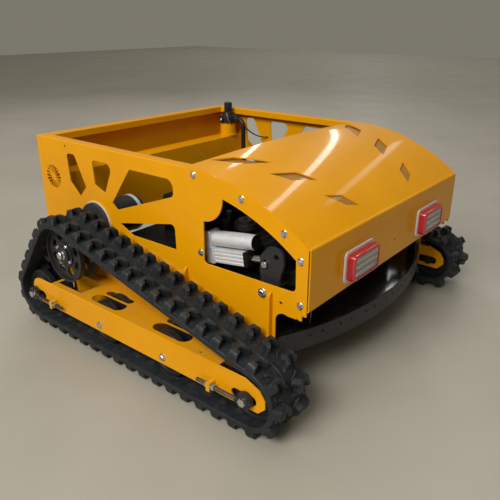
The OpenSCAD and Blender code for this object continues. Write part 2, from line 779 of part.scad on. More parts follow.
module actuator_end_caps() {
    color("#1a1b1d") act_frame() {
        x_rod(132.02, 156, 0, 43, 19.5);
        difference() {
            translate([122.04, -19, -19]) cube([14, 38, 38]);
            x_rod(120, 140, 0, 0, 10.05);
        }
        translate([-5, -12, 65.02]) cube([14, 24, 7]);
    }
}

module actuator_rod() {
    color("#d9dbde") act_frame() difference() {
        union() {
            x_rod(70, 188, 0, 0, 10);
            translate([186, -9, -10]) cube([18, 18, 20]);
        }
        translate([195, -20, 0]) rotate([-90, 0, 0]) cylinder(h = 9, r = 5);
    }
}

module rod_pin() {
    color("#b9bcc0") act_frame() {
        translate([195, -24, 0]) rotate([-90, 0, 0]) cylinder(h = 14.98, r = 5);
        translate([195, -30, 0]) rotate([-90, 0, 0]) cylinder(h = 6.2, r = 8);
    }
}

pin_x = act_x + 195 * cos(act_tilt);
pin_z = act_z + 195 * sin(act_tilt);

module lever() {
    color("#2b2c2e") side_sheet(-407.5, 8) difference() {
        soft_polygon([[346, 275, 20], [391, 275, 20], [402, 340, 40], [413, 372, 20], [409, 411, 20],
            [366, 409, 20], [342, 380, 15], [342, 340, 10], [347, 310, 20]]);
        translate([390, 387]) circle(r = 7);
        translate([pivot_x, pivot_z]) circle(r = 10.02);
        // slot for the rod's pin, radial to the pivot
        translate([pivot_x, pivot_z]) rotate(atan2(pin_z - pivot_z, pin_x - pivot_x)) {
            r = norm([pin_x - pivot_x, pin_z - pivot_z]);
            translate([r - 4, 0]) circle(r = 5.5);
            translate([r + 6, 0]) circle(r = 5.5);
            translate([r - 4, -5.5]) square([10, 11]);
        }
    }
}

arm_len = 55;
arm_y = 330;

module lift_shaft() {
    color("#2b2c2e") {
        difference() {
            y_rod(pivot_x, pivot_z, 10, -half_w + 4.5, half_w - 4.5);
            for (y = [-half_w, half_w - 20]) y_rod(pivot_x, pivot_z, 6.05, y, y + 20);
        }
        both_sides() side_sheet(-arm_y, 8) difference() {
            union() {
                translate([pivot_x, pivot_z]) circle(r = 18);
                translate([pivot_x, pivot_z - 13]) square([arm_len, 26]);
                translate([pivot_x + arm_len + 2, pivot_z]) circle(r = 14);
            }
            slot(pivot_x + arm_len - 5, pivot_x + arm_len + 5, pivot_z, 6);
        }
    }
}

// ---------- deck ----------

deck_c = -484;

module deck_plan(r) {
    intersection() {
        translate([deck_c, 0]) circle(r = r, $fn = 360);
        translate([-190, -415]) square([800, 830]);
    }
}

module deck_pan() {
    color("#111214") {
        translate([0, 0, deck_z - 10]) linear_extrude(height = 4) deck_plan(deck_r - 4.3);
        for (s = [-1, 1]) translate([-190, s * 413 - 2, deck_z - 50]) cube([550, 4, 41]);
        translate([-190, -413, deck_z - 50]) cube([4, 826, 41]);
        // lugs with pins for the lift arms
        both_sides() {
            translate([pivot_x + arm_len - 14, -arm_y + 8.5, deck_z - 8]) cube([28, 8, pivot_z + 12 - deck_z + 8]);
            y_rod(pivot_x + arm_len, pivot_z, 5, -arm_y - 3, -arm_y + 9);
        }
    }
}

module deck_skirt() {
    color("#232427") difference() {
        translate([0, 0, deck_z - skirt_h]) linear_extrude(height = skirt_h) difference() {
            deck_plan(deck_r);
            translate([deck_c, 0]) circle(r = deck_r - 4, $fn = 360);
            translate([-300, -500]) square([500, 1000]);
        }
        for (i = [-3 : 3]) for (j = [-1.2, 1.2]) translate([deck_c, 0, deck_z - 19])
            rotate([0, 0, i * 6.1 + j]) translate([deck_r - 20, 0, 0]) rotate([0, 90, 0]) cylinder(h = 40, r = 4);
    }
}

// ---------- assembly ----------

side_plate_right();
side_plate_left();
rear_wall();
cross_beam();
hood();
vent_pockets();
hood_bolts();
pivot_bolts();
lamp_base_right();
lamp_shell_right();
lamp_lens_right();
lamp_base_left();
lamp_shell_left();
lamp_lens_left();
post();
post_fitting();
conduit();
sensor_lead();
power_unit();
cap_bracket();
pulley_cap();
track_frame_right();
track_frame_left();
frame_arms();
roller_bolts();
tension_lugs();
track_belt_right();
track_belt_left();
drive_cases();
drive_motors();
motor_bands();
sprocket_right();
sprocket_left();
sprocket_bolts_right();
sprocket_bolts_left();
idler_front_right();
idler_front_left();
idler_rear_right();
idler_rear_left();
roller_front_right();
roller_front_left();
roller_rear_right();
roller_rear_left();
tension_rod_front_right();
tension_rod_front_left();
tension_rod_rear_right();
tension_rod_rear_left();
actuator_housing();
actuator_motor();
actuator_tube();
actuator_end_caps();
actuator_rod();
rod_pin();
lever();
lift_shaft();
deck_pan();
deck_skirt();
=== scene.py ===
"""Looks of the tracked carrier chassis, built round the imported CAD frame.

Metres. +X points to the lamp end, +Y to the left side, +Z up, and the ground is z = 0.
"""

import json
import math
import random

import bmesh
import bpy
from mathutils import Matrix, Vector


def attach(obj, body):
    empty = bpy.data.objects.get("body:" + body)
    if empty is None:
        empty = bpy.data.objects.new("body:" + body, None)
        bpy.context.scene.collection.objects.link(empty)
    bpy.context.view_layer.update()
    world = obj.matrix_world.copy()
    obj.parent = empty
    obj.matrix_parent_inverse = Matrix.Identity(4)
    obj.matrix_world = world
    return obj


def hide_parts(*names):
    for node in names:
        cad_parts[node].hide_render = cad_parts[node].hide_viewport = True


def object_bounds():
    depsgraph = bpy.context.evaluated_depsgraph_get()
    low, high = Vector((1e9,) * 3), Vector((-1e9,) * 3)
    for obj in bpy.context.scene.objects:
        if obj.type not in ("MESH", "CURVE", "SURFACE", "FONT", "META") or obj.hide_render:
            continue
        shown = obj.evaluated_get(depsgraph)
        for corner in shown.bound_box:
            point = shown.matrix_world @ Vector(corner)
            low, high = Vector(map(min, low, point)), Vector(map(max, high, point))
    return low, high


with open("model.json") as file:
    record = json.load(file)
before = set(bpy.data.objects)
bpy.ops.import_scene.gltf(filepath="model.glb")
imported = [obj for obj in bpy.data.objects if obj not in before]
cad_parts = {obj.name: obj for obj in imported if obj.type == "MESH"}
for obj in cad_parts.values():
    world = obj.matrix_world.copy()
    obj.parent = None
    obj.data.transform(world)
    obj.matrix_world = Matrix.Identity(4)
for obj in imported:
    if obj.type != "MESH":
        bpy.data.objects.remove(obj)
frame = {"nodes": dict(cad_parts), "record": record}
cad_low, cad_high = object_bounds()
scene = bpy.context.scene
MM = 0.001

# axles, seen from the side: x and z
DRIVE_X, DRIVE_Z = -0.278, 0.263
FRONT_X, REAR_X, AXLE_Z = 0.434, -0.422, 0.104
PIVOT_X, PIVOT_Z = 0.368, 0.298
SIDE_FACE = 0.43002  # outer face of the side plates, with a hair's gap
FRONT_LUG_X, REAR_LUG_X, LUG_Z = 0.331, -0.318, 0.099  # lugs that the tension rods run through

# ---------------------------------------------------------------- camera

CAM_AT = Vector((1.1011, -1.3805, 0.9029))
CAM_AZIMUTH = math.radians(39.06)
CAM_DROP = math.radians(22.39)
CAM_ROLL = math.radians(0.08)


def make_camera():
    data = bpy.data.cameras.new("camera")
    data.lens = 40.37
    data.sensor_width = 36
    data.clip_start = 0.05
    data.clip_end = 60
    cam = bpy.data.objects.new("camera", data)
    scene.collection.objects.link(cam)
    look = Vector((-math.sin(CAM_AZIMUTH) * math.cos(CAM_DROP),
                   math.cos(CAM_AZIMUTH) * math.cos(CAM_DROP), -math.sin(CAM_DROP)))
    turn = look.to_track_quat("-Z", "Y").to_matrix().to_4x4() @ Matrix.Rotation(CAM_ROLL, 4, "Z")
    cam.matrix_world = Matrix.Translation(CAM_AT) @ turn
    scene.camera = cam


make_camera()


# ---------------------------------------------------------------- materials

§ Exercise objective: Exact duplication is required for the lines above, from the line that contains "bpy.context.scene.collection.objects.link(empty)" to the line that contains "obj.matrix_world = Matrix.Identity(4)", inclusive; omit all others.

§ Worked solution:
        bpy.context.scene.collection.objects.link(empty)
    bpy.context.view_layer.update()
    world = obj.matrix_world.copy()
    obj.parent = empty
    obj.matrix_parent_inverse = Matrix.Identity(4)
    obj.matrix_world = world
    return obj


def hide_parts(*names):
    for node in names:
        cad_parts[node].hide_render = cad_parts[node].hide_viewport = True


def object_bounds():
    depsgraph = bpy.context.evaluated_depsgraph_get()
    low, high = Vector((1e9,) * 3), Vector((-1e9,) * 3)
    for obj in bpy.context.scene.objects:
        if obj.type not in ("MESH", "CURVE", "SURFACE", "FONT", "META") or obj.hide_render:
            continue
        shown = obj.evaluated_get(depsgraph)
        for corner in shown.bound_box:
            point = shown.matrix_world @ Vector(corner)
            low, high = Vector(map(min, low, point)), Vector(map(max, high, point))
    return low, high


with open("model.json") as file:
    record = json.load(file)
before = set(bpy.data.objects)
bpy.ops.import_scene.gltf(filepath="model.glb")
imported = [obj for obj in bpy.data.objects if obj not in before]
cad_parts = {obj.name: obj for obj in imported if obj.type == "MESH"}
for obj in cad_parts.values():
    world = obj.matrix_world.copy()
    obj.parent = None
    obj.data.transform(world)
    obj.matrix_world = Matrix.Identity(4)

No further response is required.